Repeat all of the material exactly as given.

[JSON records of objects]
§ §

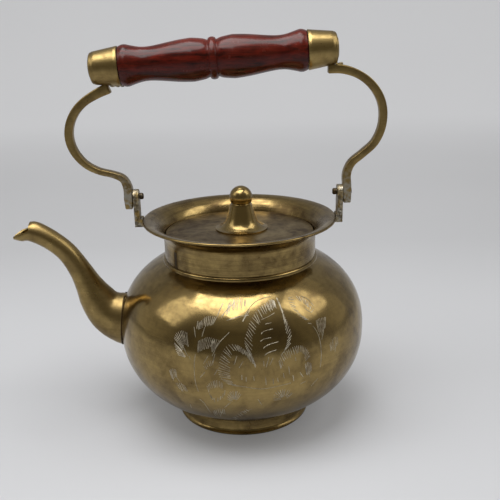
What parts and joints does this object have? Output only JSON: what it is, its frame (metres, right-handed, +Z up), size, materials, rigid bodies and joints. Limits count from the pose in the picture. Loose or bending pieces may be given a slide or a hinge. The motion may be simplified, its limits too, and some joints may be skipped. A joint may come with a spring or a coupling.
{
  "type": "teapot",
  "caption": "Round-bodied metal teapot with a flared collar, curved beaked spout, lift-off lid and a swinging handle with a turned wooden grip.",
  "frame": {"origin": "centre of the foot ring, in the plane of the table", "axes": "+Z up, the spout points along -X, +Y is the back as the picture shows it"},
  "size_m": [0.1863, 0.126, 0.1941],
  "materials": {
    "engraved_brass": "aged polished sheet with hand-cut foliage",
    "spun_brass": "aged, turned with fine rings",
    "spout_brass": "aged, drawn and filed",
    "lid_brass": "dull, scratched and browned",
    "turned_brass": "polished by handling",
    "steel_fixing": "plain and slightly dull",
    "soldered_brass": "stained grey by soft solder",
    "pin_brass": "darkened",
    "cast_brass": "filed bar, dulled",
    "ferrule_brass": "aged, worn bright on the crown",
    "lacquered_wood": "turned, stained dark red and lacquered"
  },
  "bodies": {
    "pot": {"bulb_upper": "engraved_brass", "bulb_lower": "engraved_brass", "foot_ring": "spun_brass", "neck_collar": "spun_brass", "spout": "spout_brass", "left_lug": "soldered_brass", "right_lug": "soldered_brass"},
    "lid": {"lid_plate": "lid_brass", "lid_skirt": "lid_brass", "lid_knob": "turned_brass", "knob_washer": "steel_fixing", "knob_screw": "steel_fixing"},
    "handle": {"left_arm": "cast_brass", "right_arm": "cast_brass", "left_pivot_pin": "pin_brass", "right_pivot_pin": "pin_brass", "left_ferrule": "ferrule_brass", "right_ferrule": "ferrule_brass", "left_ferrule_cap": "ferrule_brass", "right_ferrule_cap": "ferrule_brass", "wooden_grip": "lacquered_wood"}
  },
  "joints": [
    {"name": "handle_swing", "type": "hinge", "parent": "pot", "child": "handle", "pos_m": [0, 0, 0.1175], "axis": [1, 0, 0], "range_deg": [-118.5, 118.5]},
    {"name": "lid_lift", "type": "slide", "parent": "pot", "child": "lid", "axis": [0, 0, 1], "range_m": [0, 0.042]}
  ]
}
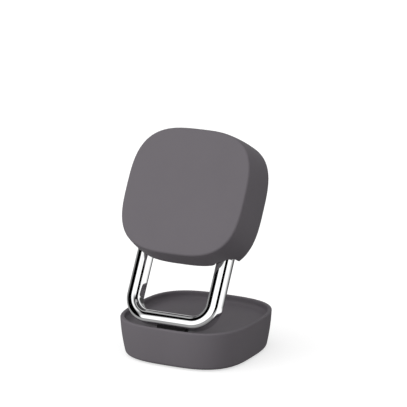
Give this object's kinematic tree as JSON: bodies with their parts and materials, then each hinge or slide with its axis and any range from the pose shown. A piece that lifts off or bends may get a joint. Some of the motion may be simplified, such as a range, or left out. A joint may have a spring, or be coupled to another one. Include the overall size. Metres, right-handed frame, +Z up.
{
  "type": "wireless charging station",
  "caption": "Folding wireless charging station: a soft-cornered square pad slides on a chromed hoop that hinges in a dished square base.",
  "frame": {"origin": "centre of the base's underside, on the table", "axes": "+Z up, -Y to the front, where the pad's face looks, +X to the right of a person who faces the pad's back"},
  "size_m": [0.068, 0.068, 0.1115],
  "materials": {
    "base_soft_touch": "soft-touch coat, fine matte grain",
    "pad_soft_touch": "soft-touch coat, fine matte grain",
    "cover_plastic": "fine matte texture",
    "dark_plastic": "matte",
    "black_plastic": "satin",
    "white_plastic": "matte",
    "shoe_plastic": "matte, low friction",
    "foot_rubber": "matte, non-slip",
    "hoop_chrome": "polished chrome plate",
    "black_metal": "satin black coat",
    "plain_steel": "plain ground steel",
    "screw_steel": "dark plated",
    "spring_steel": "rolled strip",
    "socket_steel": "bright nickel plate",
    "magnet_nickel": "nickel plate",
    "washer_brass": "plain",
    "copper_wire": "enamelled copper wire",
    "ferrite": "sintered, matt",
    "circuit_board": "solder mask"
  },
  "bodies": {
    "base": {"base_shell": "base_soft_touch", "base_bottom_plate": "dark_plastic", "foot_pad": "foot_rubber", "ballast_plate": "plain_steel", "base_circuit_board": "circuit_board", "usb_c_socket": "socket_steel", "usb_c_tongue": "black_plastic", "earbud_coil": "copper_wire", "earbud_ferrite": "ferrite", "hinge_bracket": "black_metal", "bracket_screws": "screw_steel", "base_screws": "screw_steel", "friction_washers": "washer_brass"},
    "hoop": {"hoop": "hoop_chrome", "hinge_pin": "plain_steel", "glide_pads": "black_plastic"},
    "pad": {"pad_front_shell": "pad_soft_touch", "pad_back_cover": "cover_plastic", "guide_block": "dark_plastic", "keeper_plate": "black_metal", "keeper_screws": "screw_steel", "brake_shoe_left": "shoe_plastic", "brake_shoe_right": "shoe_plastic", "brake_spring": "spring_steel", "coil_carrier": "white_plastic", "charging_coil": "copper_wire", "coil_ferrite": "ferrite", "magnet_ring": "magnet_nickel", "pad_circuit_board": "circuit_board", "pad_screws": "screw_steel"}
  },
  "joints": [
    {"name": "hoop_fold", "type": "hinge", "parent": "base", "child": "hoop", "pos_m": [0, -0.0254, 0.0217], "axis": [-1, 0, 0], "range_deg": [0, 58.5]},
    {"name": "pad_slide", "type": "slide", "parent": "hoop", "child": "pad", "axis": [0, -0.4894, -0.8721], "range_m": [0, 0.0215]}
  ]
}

§ §

## TASK SOLUTION
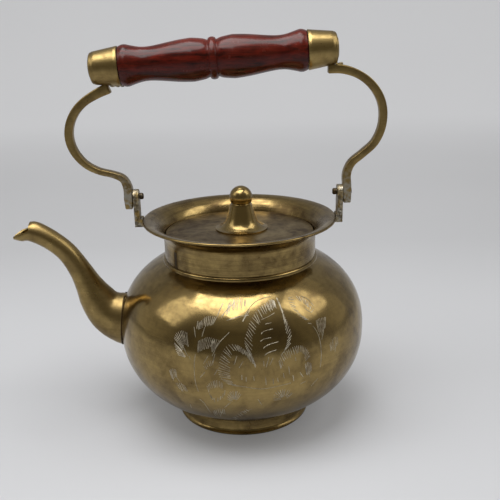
What parts and joints does this object have? Output only JSON: what it is, its frame (metres, right-handed, +Z up), size, materials, rigid bodies and joints. Limits count from the pose in the picture. Loose or bending pieces may be given a slide or a hinge. The motion may be simplified, its limits too, and some joints may be skipped. A joint may come with a spring or a coupling.
{
  "type": "teapot",
  "caption": "Round-bodied metal teapot with a flared collar, curved beaked spout, lift-off lid and a swinging handle with a turned wooden grip.",
  "frame": {"origin": "centre of the foot ring, in the plane of the table", "axes": "+Z up, the spout points along -X, +Y is the back as the picture shows it"},
  "size_m": [0.1863, 0.126, 0.1941],
  "materials": {
    "engraved_brass": "aged polished sheet with hand-cut foliage",
    "spun_brass": "aged, turned with fine rings",
    "spout_brass": "aged, drawn and filed",
    "lid_brass": "dull, scratched and browned",
    "turned_brass": "polished by handling",
    "steel_fixing": "plain and slightly dull",
    "soldered_brass": "stained grey by soft solder",
    "pin_brass": "darkened",
    "cast_brass": "filed bar, dulled",
    "ferrule_brass": "aged, worn bright on the crown",
    "lacquered_wood": "turned, stained dark red and lacquered"
  },
  "bodies": {
    "pot": {"bulb_upper": "engraved_brass", "bulb_lower": "engraved_brass", "foot_ring": "spun_brass", "neck_collar": "spun_brass", "spout": "spout_brass", "left_lug": "soldered_brass", "right_lug": "soldered_brass"},
    "lid": {"lid_plate": "lid_brass", "lid_skirt": "lid_brass", "lid_knob": "turned_brass", "knob_washer": "steel_fixing", "knob_screw": "steel_fixing"},
    "handle": {"left_arm": "cast_brass", "right_arm": "cast_brass", "left_pivot_pin": "pin_brass", "right_pivot_pin": "pin_brass", "left_ferrule": "ferrule_brass", "right_ferrule": "ferrule_brass", "left_ferrule_cap": "ferrule_brass", "right_ferrule_cap": "ferrule_brass", "wooden_grip": "lacquered_wood"}
  },
  "joints": [
    {"name": "handle_swing", "type": "hinge", "parent": "pot", "child": "handle", "pos_m": [0, 0, 0.1175], "axis": [1, 0, 0], "range_deg": [-118.5, 118.5]},
    {"name": "lid_lift", "type": "slide", "parent": "pot", "child": "lid", "axis": [0, 0, 1], "range_m": [0, 0.042]}
  ]
}
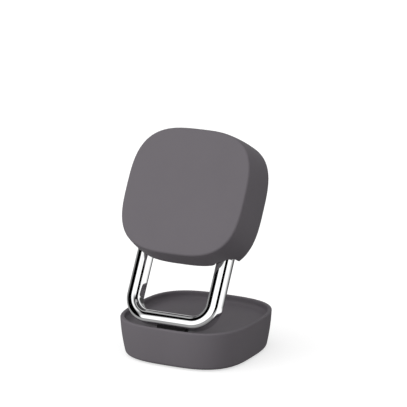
Give this object's kinematic tree as JSON: bodies with their parts and materials, then each hinge or slide with its axis and any range from the pose shown. A piece that lifts off or bends may get a joint. Some of the motion may be simplified, such as a range, or left out. A joint may have a spring, or be coupled to another one. Include the overall size. Metres, right-handed frame, +Z up.
{
  "type": "wireless charging station",
  "caption": "Folding wireless charging station: a soft-cornered square pad slides on a chromed hoop that hinges in a dished square base.",
  "frame": {"origin": "centre of the base's underside, on the table", "axes": "+Z up, -Y to the front, where the pad's face looks, +X to the right of a person who faces the pad's back"},
  "size_m": [0.068, 0.068, 0.1115],
  "materials": {
    "base_soft_touch": "soft-touch coat, fine matte grain",
    "pad_soft_touch": "soft-touch coat, fine matte grain",
    "cover_plastic": "fine matte texture",
    "dark_plastic": "matte",
    "black_plastic": "satin",
    "white_plastic": "matte",
    "shoe_plastic": "matte, low friction",
    "foot_rubber": "matte, non-slip",
    "hoop_chrome": "polished chrome plate",
    "black_metal": "satin black coat",
    "plain_steel": "plain ground steel",
    "screw_steel": "dark plated",
    "spring_steel": "rolled strip",
    "socket_steel": "bright nickel plate",
    "magnet_nickel": "nickel plate",
    "washer_brass": "plain",
    "copper_wire": "enamelled copper wire",
    "ferrite": "sintered, matt",
    "circuit_board": "solder mask"
  },
  "bodies": {
    "base": {"base_shell": "base_soft_touch", "base_bottom_plate": "dark_plastic", "foot_pad": "foot_rubber", "ballast_plate": "plain_steel", "base_circuit_board": "circuit_board", "usb_c_socket": "socket_steel", "usb_c_tongue": "black_plastic", "earbud_coil": "copper_wire", "earbud_ferrite": "ferrite", "hinge_bracket": "black_metal", "bracket_screws": "screw_steel", "base_screws": "screw_steel", "friction_washers": "washer_brass"},
    "hoop": {"hoop": "hoop_chrome", "hinge_pin": "plain_steel", "glide_pads": "black_plastic"},
    "pad": {"pad_front_shell": "pad_soft_touch", "pad_back_cover": "cover_plastic", "guide_block": "dark_plastic", "keeper_plate": "black_metal", "keeper_screws": "screw_steel", "brake_shoe_left": "shoe_plastic", "brake_shoe_right": "shoe_plastic", "brake_spring": "spring_steel", "coil_carrier": "white_plastic", "charging_coil": "copper_wire", "coil_ferrite": "ferrite", "magnet_ring": "magnet_nickel", "pad_circuit_board": "circuit_board", "pad_screws": "screw_steel"}
  },
  "joints": [
    {"name": "hoop_fold", "type": "hinge", "parent": "base", "child": "hoop", "pos_m": [0, -0.0254, 0.0217], "axis": [-1, 0, 0], "range_deg": [0, 58.5]},
    {"name": "pad_slide", "type": "slide", "parent": "hoop", "child": "pad", "axis": [0, -0.4894, -0.8721], "range_m": [0, 0.0215]}
  ]
}